When querying a number of titles in a singe request, especially when it is expected that some won't exist, it would be very useful to be able to access the results in the same order the titles were in.

Currently the "pages" in the results are sorted by id, with non existant ones having an invented negative id, thus the order of results is usually different to the order of requests.

It should be much less work to add an index field to api.php compared to iterating through the results with lots of string operations at the local side.

"index" could be a new field next to "pageid", "ns", "title" etc. It seems so low cost that it need not even be optional.


Version: unspecified
Severity: enhancement

Details

Event Timeline

bzimport raised the priority of this task from to Lowest.Nov 21 2014, 10:10 PM
bzimport set Reference to bz14859.

(In reply to comment #0)

When querying a number of titles in a singe request, especially when it is
expected that some won't exist, it would be very useful to be able to access
the results in the same order the titles were in.

I don't see how that's particularly useful, as our target audience are bots who just load all the result data in memory and iterate through it. If you really need titles in the requested order, you can reorder them yourself.

It should be much less work to add an index field to api.php compared to
iterating through the results with lots of string operations at the local side.

Actually, it's not.

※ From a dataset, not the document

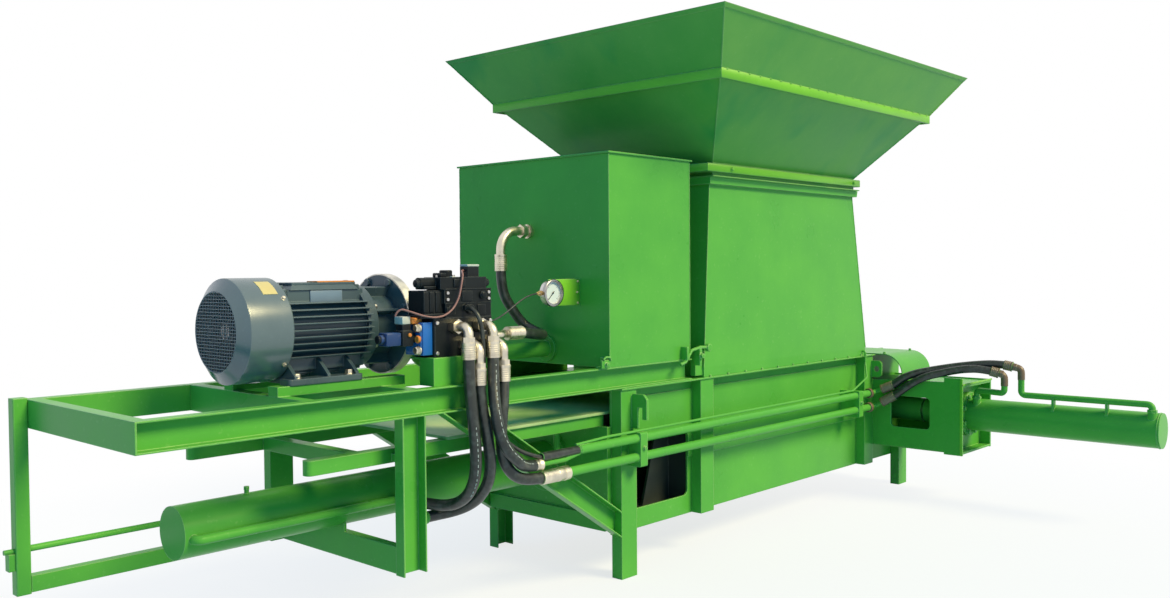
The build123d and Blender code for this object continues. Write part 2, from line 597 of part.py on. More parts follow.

We feed the list of titles to the database, which spits out the data you need ordered by page ID. There's really no difference between reordering stuff to conform to the requested order on the server side and doing so on the client side. In this case, it's better to leave it at the client side, since it's not a very popular feature.

"index" could be a new field next to "pageid", "ns", "title" etc. It seems so
low cost that it need not even be optional.

Ordering stuff by ns/title on the database side is *far* from low-cost in most cases. This is because the database is pretty restrictive in the things it can order by efficiently. Ordering by page ID works for most queries, which is why we do it. As to ordering in the API itself (on the server side): that's every bit as slow/fast as ordering on the client side, so let's just leave that up to the client.

  • Bug 67131 has been marked as a duplicate of this bug. ***
  • Bug 68515 has been marked as a duplicate of this bug. ***
  • Bug 73323 has been marked as a duplicate of this bug. ***

I'm going to look at doing something along these lines, although it's going to be more general than just "stick an index field somewhere" and targeted at things like generator=search where the order actually matters.

Details at https://www.mediawiki.org/wiki/API/Architecture_work/Planning#Allow_generators_to_provide_data

Just preserving the order from generator would be really awesome. There is no reason why it's not being done other than "that's how link batch query sorts titles", however you don't really have to use the order from the query.

(In reply to Max Semenik from comment #6)

There is
no reason why it's not being done other than "that's how link batch query
sorts titles"

Not exactly. To "preserve" the order, we'd have to save the order somewhere and then reorder a number of different arrays after they were populated from various queries.

And then your JSON decoder might throw the ordering away anyway.

Anomie set Security to None.

Change 175759 had a related patch set uploaded (by Anomie):
API: Allow generaotrs to return data

https://gerrit.wikimedia.org/r/175759

Patch-For-Review

Change 175759 merged by jenkins-bot:
API: Allow generators to return data

https://gerrit.wikimedia.org/r/175759

It looks like this made it in time to hit WMF wikis with 1.25wmf10, see https://www.mediawiki.org/wiki/MediaWiki_1.25/Roadmap for the schedule.